How do I find duplicate addresses in a database, or better stop people already when filling in the form ? I guess the earlier the better?
Is there any good way of abstra
The earlier you can stop people, the easier it'll be in the long run!
Not being too familiar with your db schema or data entry form, I'd suggest a route something like the following:
have distinct fields in your db for each address "part", e.g. street, city, postal code, Länder, etc.
have your data entry form broken down similarly, e.g. street, city, etc
The reasoning behind the above is that each part will likely have it's own particular "rules" for checking slightly-changed addressed, ("Quellenstrasse"->"Quellenstr.", "66/11"->"66a-11" above) so your validation code can check if the values as presented for each field exist in their respective db field. If not, you can have a class that applies the transformation rules for each given field (e.g. "strasse" stemmed to "str") and checks again for duplicates.

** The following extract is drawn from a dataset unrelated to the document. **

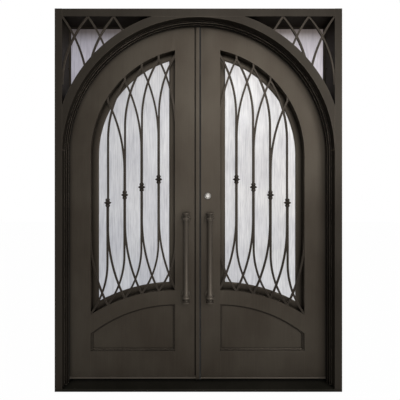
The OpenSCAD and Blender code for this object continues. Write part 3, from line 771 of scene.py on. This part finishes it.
def leaf_panel(side, sign, body):
    """The lower panel and its stepped moulding, the same indoors and outdoors."""
    bm = bmesh.new()
    panel_low, panel_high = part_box(f"{side}_kick_panel")
    add_slab(bm, kick_outline(11 * MM), panel_low.y, panel_high.y, sign)
    finish_piece(f"{side}_kick_sheet", bm, BRONZE, body, [f"{side}_kick_panel"])
    bm = bmesh.new()
    for face, inwards in ((LEAF_Y, 1), (LEAF_BACK_Y, -1)):
        depth = lambda d: face + inwards * d * MM
        section = [(0, depth(18)), (0, depth(5.6)), (0.8 * MM, depth(5.2)), (5.4 * MM, depth(5.6)),
                   (6.2 * MM, depth(6.4)), (6.5 * MM, depth(11.6)), (7.3 * MM, depth(11.2)),
                   (11.8 * MM, depth(11.6)), (12.7 * MM, depth(12.4)), (13 * MM, depth(18))]
        add_moulding(bm, kick_outline, section, sign)
    finish_piece(f"{side}_kick_moulding_strip", bm, MOULDING_BRONZE, body,
                 [f"{side}_kick_moulding"], weighted=True)


def leaf_glazing(side, sign, body):
    """The sash behind the grille, its beads and its rain glass."""
    front, back = LEAF_BACK_Y, SASH_BACK_Y
    section = [(-SASH_LAP, front), (-SASH_LAP, back - 2 * MM), (-SASH_LAP + 2 * MM, back),
               (SASH_VISIBLE_W - 10 * MM, back), (SASH_VISIBLE_W - 9 * MM, back - 1 * MM),
               (SASH_VISIBLE_W, GLASS_BACK_Y), (SASH_VISIBLE_W, GLASS_FRONT_Y),
               (SASH_VISIBLE_W - 7 * MM, front + 0.6 * MM), (SASH_VISIBLE_W - 8 * MM, front)]
    moulding(f"{side}_sash_frame", window_outline, section, body, [f"{side}_sash"], sign)
    tuck = SASH_VISIBLE_W - 3 * MM
    inner_x = INNER_X + tuck
    outer_x = WINDOW_R - tuck

    def top(x):
        return SPRING_Z + math.sqrt(max((WINDOW_R - tuck) ** 2 - x ** 2, 0))

    def bottom(x):
        return window_arc_z(x, tuck)

    bm = rain_sheet("glass", (inner_x, outer_x), bottom, top, GLASS_FRONT_Y + 0.8 * MM, GLASS_BACK_Y, 190,
                    90, 3.0 * sign)
    if sign < 0:
        bmesh.ops.scale(bm, vec=(-1, 1, 1), verts=bm.verts)
    finish_piece(f"{side}_rain_glass", bm, WINDOW_GLASS, body, [f"{side}_glass"], sharp_degrees=60)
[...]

Obviously the above method has it's drawbacks:
it can be slow, depending on your data set, leaving the user waiting
users may try to get around it by putting address "Parts" in the wrong fields (appending post code to city, etc). but from experience we've found that introducing even simple checking like the above will prevent a large percentage of users from entering pre-existing addresses.
Once you've the basic checking in place, you can look at optimising the db accesses required, refining the rules, etc to meet your particular schema. You might also take a look at MySQL's match() function for working out similar text.
Before you start searching for duplicate addresses in your database, you should first make sure you store the addresses in a standard format.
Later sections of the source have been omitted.